Tanggal 29 Oktober 2021, bandara Sugapa dibakar kelompok kriminal. Tanggal 1 November 2021, dua anak tertembak dan ribuan warga lain mengungsi akibat kontak senjata antara militer Indonesia Satgas Nemangkawi dan kelompok kriminal bersenjata. Sepanjang Januari hingga Oktober 2021, telah terjadi 32 penyerangan Kelompok Kriminal Bersenjata (KKB) di sejumlah kabupaten di Papua, dan 9 penyerangan di antaranya ada di Intan Jaya.

Pangkal konflik di Papua, menurut riset LIPI, ada empat hal. Tahun 2011, sebagaimana dikutip dalam situs LIPI, keempat hal itu berkaitan dengan status integrasi Papua ke Indonesia, operasi militer TNI, diskriminasi dan kegagalan pembangunan. 

            Relevansi urusan pembangunan yang dimaksud dalam riset tadi, saya temui kala berada di sana. Tepat ketika ada di Sugapa, saya turut meliput demonstrasi yang dilakukan warga Intan Jaya agar pemerintahan kabupaten bisa berlangsung normal. Warga mengeluhkan bupati yang jarang ada di lokasi. Di sisi lain, bupati Intan Jaya Natalis Tabuni—yang kembali menjabat bupati di tahun 2021—mengaku harus mencari investor supaya pembangunan yang diminta warganya bisa terlaksana.

 

Emas di Sugapa

            Hari-hari ini, Sugapa dikenal termasuk ke dalam wilayah yang disebut blok wabu. Daerah ini disebut-sebut akan menjadi area eksploitasi baru karena ada kandungan 8,1 juta ons bijih emas. Saya tidak ragu dengan klaim itu.

            Di Sugapa, saya menjumpai batu-batu yang memiliki lapisan tampak serupa emas—setidaknya terlihat demikian. Batu itu terserak di pinggiran sungai. Ambil sembarang bongkahan kecil, dan amatilah. Niscaya, jelaslah terlihat kilauan itu. Saya sempat ambil sekepal kala berenang di sungai itu.

Sensasi berenang di sungai Sugapa menyenangkan. Airnya dingin, ada bagian yang arusnya terasa menghanyutkan tapi tetap memberi kita kendali ketika terseret. Terlebih, saya berenang dengan warga setempat dan Maximus Tipagau.

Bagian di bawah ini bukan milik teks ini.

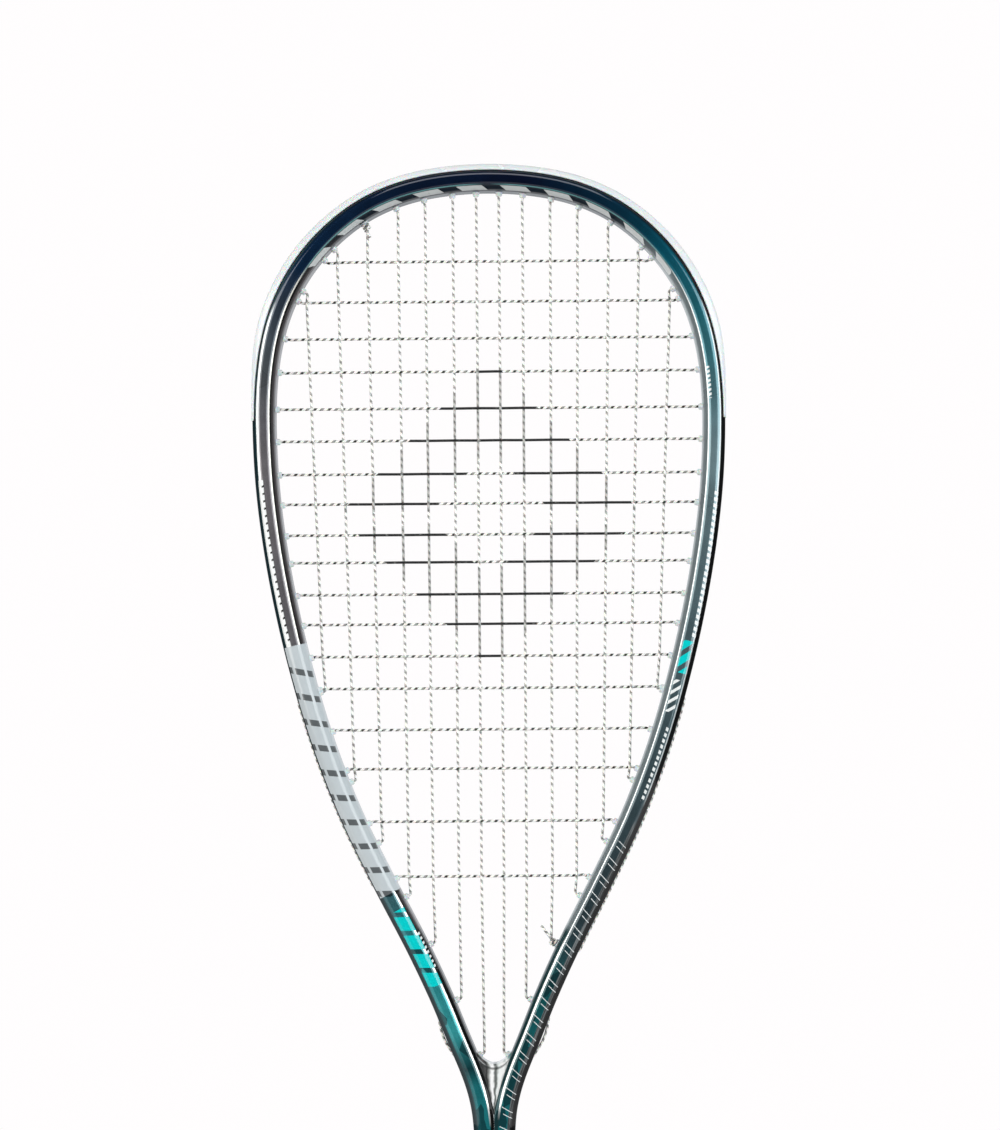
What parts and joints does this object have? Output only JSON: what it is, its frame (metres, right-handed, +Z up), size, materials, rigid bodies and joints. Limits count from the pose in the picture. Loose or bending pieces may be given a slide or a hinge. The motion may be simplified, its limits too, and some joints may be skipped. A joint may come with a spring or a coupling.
{
  "type": "squash racket",
  "caption": "Teardrop-headed squash racket: hollow graphite tube, throat bridge, grommet strips with a head bumper, woven string and a gripped octagonal handle.",
  "frame": {"origin": "middle of the butt cap's flat end", "axes": "+Z up the shaft to the tip of the head, +X to the right in the plane of the strings, front facing -Y"},
  "size_m": [0.2068, 0.0296, 0.6855],
  "materials": {
    "lacquered_graphite": "clear-lacquered graphite laminate, near-black at the tip of the head, grey and teal down the sides",
    "clear_nylon": "translucent pale nylon",
    "string": "smooth nylon monofilament, white with a dark spiral",
    "foam": "moulded rigid polyurethane foam",
    "cap_plastic": "satin moulded plastic",
    "staple_wire": "galvanised wire",
    "grip": "soft perforated polyurethane wrap",
    "tape": "glossy vinyl tape"
  },
  "bodies": {
    "root": {"frame_tube": "lacquered_graphite", "throat_bridge": "lacquered_graphite", "head_bumper": "clear_nylon", "left_side_strip": "clear_nylon", "left_arm_strip": "clear_nylon", "left_throat_grommet_1": "clear_nylon", "left_throat_grommet_2": "clear_nylon", "left_throat_grommet_3": "clear_nylon", "left_end_plug": "foam", "right_side_strip": "clear_nylon", "right_arm_strip": "clear_nylon", "right_throat_grommet_1": "clear_nylon", "right_throat_grommet_2": "clear_nylon", "right_throat_grommet_3": "clear_nylon", "right_end_plug": "foam", "string": "string", "handle_pallet": "foam", "butt_cap": "cap_plastic", "cap_staple_1": "staple_wire", "cap_staple_2": "staple_wire", "cap_staple_3": "staple_wire", "cap_staple_4": "staple_wire", "grip": "grip", "finishing_tape": "tape"}
  },
  "joints": []
}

Maximus yang lahir dan besar di Sugapa, waktu itu menjalankan bisnis jasa penyedia pemanduan perjalanan ke puncak Cartenz. Gunung yang ada di 4.884 meter di atas permukaan laut itu dinobatkan jadi puncak tertinggi di Indonesia, bahkan ketujuh di Asia Tenggara.

Sugapa, jadi salah satu jalur pendakiannya. September 2015, Maximus “Si Gladiator Papua” dan timnya berhasil memandu wartawan detikTravel Afif Farhan dan wartawan Sinar Harapan Sulung Prasetyo, tiba di Puncak Cartenz.

Dari dua kunjungan itu, pegunungan tengah Papua memang belum cukup dikenal dengan akrab, setidaknya bagi saya. Meski begitu, dua pengamatan di atas rasanya akan bikin saya berempati dengan penduduk pegunungan tengah, dengan VCD Pop Daerah Puncak Ilaga sebagai penanda ingatan. []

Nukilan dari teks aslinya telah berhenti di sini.